Extending the capabilities of smartphone sensors for applications in interaction and health

Thesis (Ph.D.)--University of Washington, 2016-08

Computing devices continually evolve and in a relatively short time, have morphed from a room-sized machine to something much smaller. Today, a mobile computer can be kept in our pocket, or worn as a wristwatch. These devices are sufficiently powerful for majority of tasks a typical user performs on a computer. While these devices are slowly catching up with the desktops in raw computation power, they already have much richer sensing capabilities. The on-device sensors provide mobile devices with an unprecedented opportunity to not only provide richer interactions, but also enrich the quality of life. Acknowledging that the mobile devices cannot be loaded with every possible sensor, I believe a big proportion of sensing responsibility will lie with the generic sensors on our devices, such as camera, microphone, motion sensors, touchscreen, etc. In this dissertation, I provide support for my thesis statement: "The generic sensors on mobile devices can be used as substitutes for dedicated sensors in interaction and health applications.
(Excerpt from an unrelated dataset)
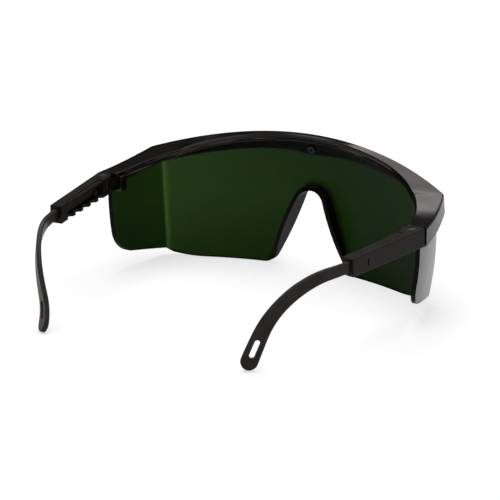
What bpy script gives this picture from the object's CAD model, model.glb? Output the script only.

In presence of noise and uncertainty, multiple generic sensors can contribute to enable robust and deployable user-facing sensing systems." In this thesis, I show: 1. How to extend the capabilities of the on-device sensors, 2. Some of the challenges the developer and the user might face while using these generic sensors, 3. Discuss how some of the challenges can be countered by combining multiple generic sensors, and 4. Provide some direction how these sensors should evolve in future. In terms of application area, there are many domains where the smartphone sensors can prove useful, but this thesis focuses on applications in two domains: interaction and health sensing.